Linda Bradford Anderson’s 80-acre cornfield was one of seven parcels, totaling 394 acres in Sparta, Grattan, and Ada Townships, that were included in the Kent County proposal, which together totaled $1.5 million. The county received a $252,000 state farmland preservation grant.
Whether that is enough to cover the cost of purchasing the development rights to Mrs. Anderson's 80-acre field is not clear. Like the state, Kent County's allegiance to farmland preservation is inconsistent. Three years ago, the county Board of Commissioners voted 14-5 to establish a purchase of development rights program, but the commission has refused to spend any of its general fund revenue on protecting farmland. And, earlier this year, a county subcommittee recommended not paying for farmland conservation at all, asserting tight budgets and the county’s history of not funding specific industries.
But a coalition of conservation organizations, business executives, and community leaders, known as United Growth of Kent County, strongly criticized that decision. The group pointed out that successful farms slow down sprawl, require far less public infrastructure than new subdivisions, and are as vital to the county’s economy as tourism, an industry the county indeed supports through the Convention and Visitors Bureau.
“The agricultural income produced in Kent County has the same multiplier effect that ripples through the general economy that is produced by other, non-agricultural sources of income,” said the coalition’s letter, signed by 30 prominent leaders and organizations. “As the manufacturing sector of our local economy continues to diminish in importance, the importance of the agricultural economy to the overall economic health of the community will grow.”
Growing Interest
Meanwhile, Kent County farmers are clamoring for farmland preservation.

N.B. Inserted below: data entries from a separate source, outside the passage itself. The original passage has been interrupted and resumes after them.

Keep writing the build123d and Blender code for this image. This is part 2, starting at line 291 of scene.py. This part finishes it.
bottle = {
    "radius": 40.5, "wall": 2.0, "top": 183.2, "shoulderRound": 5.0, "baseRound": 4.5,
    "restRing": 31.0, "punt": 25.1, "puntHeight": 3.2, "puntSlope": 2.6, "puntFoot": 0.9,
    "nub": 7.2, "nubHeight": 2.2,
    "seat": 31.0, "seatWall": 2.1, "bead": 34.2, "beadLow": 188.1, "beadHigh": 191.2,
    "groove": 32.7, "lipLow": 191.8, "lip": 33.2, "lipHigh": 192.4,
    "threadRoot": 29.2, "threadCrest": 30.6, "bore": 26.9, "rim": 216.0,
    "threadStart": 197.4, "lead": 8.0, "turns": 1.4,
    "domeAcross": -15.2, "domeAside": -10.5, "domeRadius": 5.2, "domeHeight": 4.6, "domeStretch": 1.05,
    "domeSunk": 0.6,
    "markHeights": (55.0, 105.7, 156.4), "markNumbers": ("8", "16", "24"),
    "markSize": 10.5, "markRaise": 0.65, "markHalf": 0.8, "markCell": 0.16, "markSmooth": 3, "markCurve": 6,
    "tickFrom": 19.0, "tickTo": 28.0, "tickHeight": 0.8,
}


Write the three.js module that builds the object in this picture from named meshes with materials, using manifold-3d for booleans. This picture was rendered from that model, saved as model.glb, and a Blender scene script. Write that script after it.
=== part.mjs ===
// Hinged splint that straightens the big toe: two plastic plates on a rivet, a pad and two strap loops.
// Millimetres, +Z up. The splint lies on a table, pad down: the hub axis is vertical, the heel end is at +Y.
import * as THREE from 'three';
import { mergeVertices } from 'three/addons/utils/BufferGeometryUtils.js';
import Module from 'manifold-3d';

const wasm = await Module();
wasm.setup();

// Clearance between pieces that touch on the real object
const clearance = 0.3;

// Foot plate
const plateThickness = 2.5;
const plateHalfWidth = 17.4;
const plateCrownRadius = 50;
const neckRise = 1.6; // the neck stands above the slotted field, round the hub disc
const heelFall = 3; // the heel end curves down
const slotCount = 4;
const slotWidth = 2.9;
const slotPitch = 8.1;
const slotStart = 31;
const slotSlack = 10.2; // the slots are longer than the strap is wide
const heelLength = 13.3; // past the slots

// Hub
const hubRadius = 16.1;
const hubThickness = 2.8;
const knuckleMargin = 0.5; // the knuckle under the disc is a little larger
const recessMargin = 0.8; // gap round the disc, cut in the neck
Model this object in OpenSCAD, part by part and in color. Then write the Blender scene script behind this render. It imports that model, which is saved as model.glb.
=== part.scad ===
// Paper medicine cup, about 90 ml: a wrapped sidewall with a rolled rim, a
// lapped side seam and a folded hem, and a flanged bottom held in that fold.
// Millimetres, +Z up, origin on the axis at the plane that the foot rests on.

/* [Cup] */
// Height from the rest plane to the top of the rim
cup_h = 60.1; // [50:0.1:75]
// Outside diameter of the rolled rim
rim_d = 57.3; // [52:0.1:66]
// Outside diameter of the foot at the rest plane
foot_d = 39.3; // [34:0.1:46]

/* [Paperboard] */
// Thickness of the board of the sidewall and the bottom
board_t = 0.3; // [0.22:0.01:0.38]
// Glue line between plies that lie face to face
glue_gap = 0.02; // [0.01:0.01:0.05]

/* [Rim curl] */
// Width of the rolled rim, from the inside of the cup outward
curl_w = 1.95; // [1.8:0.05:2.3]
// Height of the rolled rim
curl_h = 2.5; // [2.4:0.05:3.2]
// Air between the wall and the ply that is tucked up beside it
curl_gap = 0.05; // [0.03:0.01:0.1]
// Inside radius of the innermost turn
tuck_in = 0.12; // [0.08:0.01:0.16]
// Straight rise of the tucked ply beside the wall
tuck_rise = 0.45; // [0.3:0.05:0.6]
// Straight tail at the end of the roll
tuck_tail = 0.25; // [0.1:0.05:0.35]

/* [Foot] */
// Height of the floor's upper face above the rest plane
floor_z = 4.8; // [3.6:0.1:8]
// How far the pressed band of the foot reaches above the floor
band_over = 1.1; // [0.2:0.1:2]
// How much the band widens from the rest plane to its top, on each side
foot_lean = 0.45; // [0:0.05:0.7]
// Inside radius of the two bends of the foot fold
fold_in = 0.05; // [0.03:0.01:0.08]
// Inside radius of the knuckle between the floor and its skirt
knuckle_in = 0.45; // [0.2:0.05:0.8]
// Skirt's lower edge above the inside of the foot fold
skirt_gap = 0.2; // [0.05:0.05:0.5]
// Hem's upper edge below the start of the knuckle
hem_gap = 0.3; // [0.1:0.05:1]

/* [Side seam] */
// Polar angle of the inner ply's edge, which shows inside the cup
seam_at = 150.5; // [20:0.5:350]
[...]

Since 2004, 78 Kent County families in 12 townships have applied for funding to conserve thousands of acres of farmland.
“I can tell you there is a lot of interest here in preserving farmland,” said Kendra Wills, a land use educator at Michigan State University who staffs the Kent County Agricultural Preservation Board, and who is United Growth’s project coordinator. “I get at least one call a week from a farmer asking about the program.”
Farmland advocates are raising the money from a number of sources. For example, $1.1 million in federal conservation grants have come to Kent County since 2004. And some township governments are stepping up: A year ago Ada Township residents approved a property tax increase to finance a farmland and open space conservation program, while Grattan Township has committed taxpayer funds for land conservation. Together, the two townships have committed almost $30,000. Three area foundations—Wege, Steelcase, and Grand Rapids Community Foundation—have committed $642,448 to farmland conservation, and farmers have committed nearly $700,000 to the program.
All told, efforts in Kent County have amassed $2.7 million for farmland conservation, or enough to conserve 700 to 750 more acres at the going rate of roughly $3,500 to $4,000 per acre.
Meanwhile Mrs. Bradford Anderson and Jason Bradford know it could be months before they close on the purchase of development rights for just 80 acres of their farm, but they are determined to keep milking 1,200 cows in a business that is profitable. “We want to continue farming. It’s what my son wants to do for the rest of his life,” she said.
Keith Schneider, a writer and editor, is deputy director of the Michigan Land Use Institute. Reach him at keith@mlui.org. This is the second article in a series on farmland conservation and Michigan’s agriculture industry.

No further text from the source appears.